His proposals include some items from the working group menu of options as well as some ideas of his own. From the working group came small funding items that could be considered low hanging fruit, or common sense changes. These include $4 million ($2.7 to the state, $1.3 to cities & counties) in diesel taxes that had been transferred away from highways and into general revenue in the past, as well as $5.4 million in revenue from the half-cent sales tax approved by voters that is currently directed to the central services. That is the fund that pays for elected officials’ offices. These are good changes because those dollars are collected under the promise of being used for highways, and maybe now they will be.

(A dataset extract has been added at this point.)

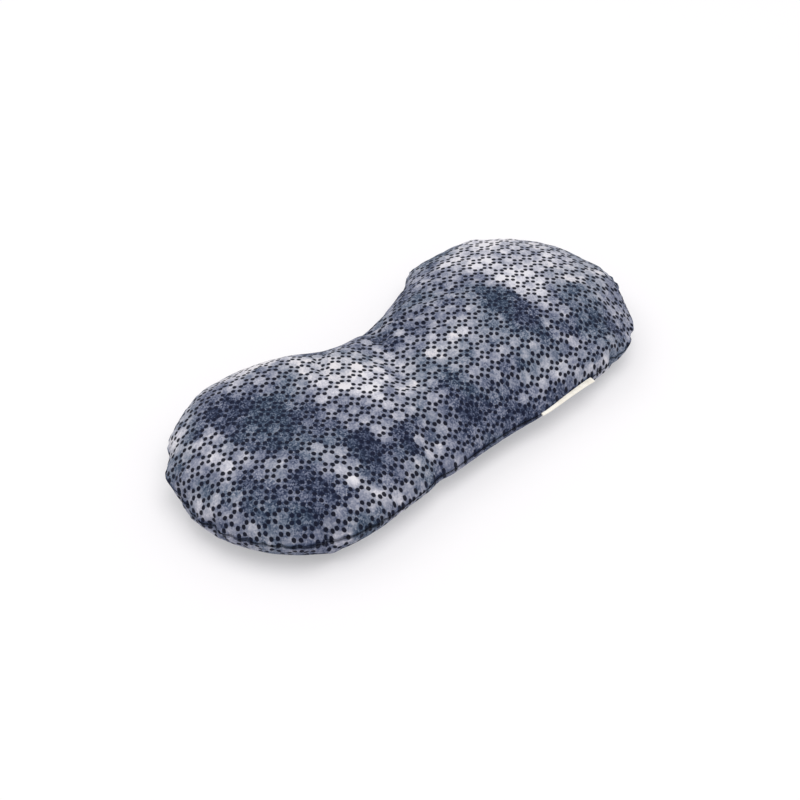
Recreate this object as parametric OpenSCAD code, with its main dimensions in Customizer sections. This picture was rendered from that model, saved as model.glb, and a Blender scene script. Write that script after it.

The Governor tacked on another $25 million in new and used car sales tax money to be phased in over 5 years. He also threw in $40 million of one-time money from his surplus funds in fiscal year 2016. In future years, he is asking the Legislature to dedicate 25% of surplus revenue, or general improvement funds, to highways each year. The amount of this surplus provided to highways would be variable year to year, but over the last 10 years 25% of surplus would have averaged $48 million per year. Using that figure, accounting for the 5-year phase in, considering that the $5.4 million expires in 2023, and some political license, the Governor’s proposal would generate about $75 million per year, and allow the Arkansas Highway & Transportation Department (AHTD) to access $2 billion in additional federal funds over the next 10 years. You’ll have to trust my math on that.
This proposal sets two notable precedents in Arkansas highway funding policy. The first is that thanks to the efforts of everyone involved, we will increase highway infrastructure investments without raising taxes. The second is the first sizable contribution of general revenues (non-fuel tax revenue) to the state’s highway system. Regardless of whether you think it would be good timing, or good policy, to raise fuel taxes, the fact is that any proposal to raise taxes is not getting though this Republican-controlled legislature.
Proposals to raise fees on hybrid and electric cars have failed in recent sessions because they are viewed as tax increases even though they generate tiny amounts of revenue. Therefore any reasonable proposal had to be free of tax increases.
The second precedent is even more notable in my opinion. For the first time, general purpose revenue will be used for highway expenses in addition to user fee revenue sources like fuels taxes. Along with this shift in policy should come additional policy changes aimed at verifying the best possible use of these general funds in addition to the other hundreds of millions collected and spent on highways each year.
The Arkansas Constitution provides that the highway commission is the chief executive over the highway department, but it does not isolate the commission or the department from legislative oversight. Since one of the primary roles of the legislative branch is to keep a watchful eye on the budget, shouldn’t it do that? Certainly now that general revenues will potentially be spent on the state’s highways, the time has come for legislative oversight of the funding process and execution of funded projects in this state.
The highway department isn’t the only entity taxpayers should expect the legislature to oversee when expending highway money. Local governments now receive more than $200 million annually for local streets, roads, and bridges. However, there is not an adequate accountability system in place to verify those funds are used as intended.
The Governor’s funding proposal is the right plan for today’s needs using today’s resources. In the future, additional resources could be available and even more general revenue could be on the table for state and local road needs. Now is the best time to address reforms in highway funding policies that do not include new dollars, but should be addressed before the legislature agrees to additional spending.
New highway funding including smart general revenue transfer, putting highway money into highways, and getting more for our existing dollars, without raising taxes – we’re gonna do what they say can’t be done.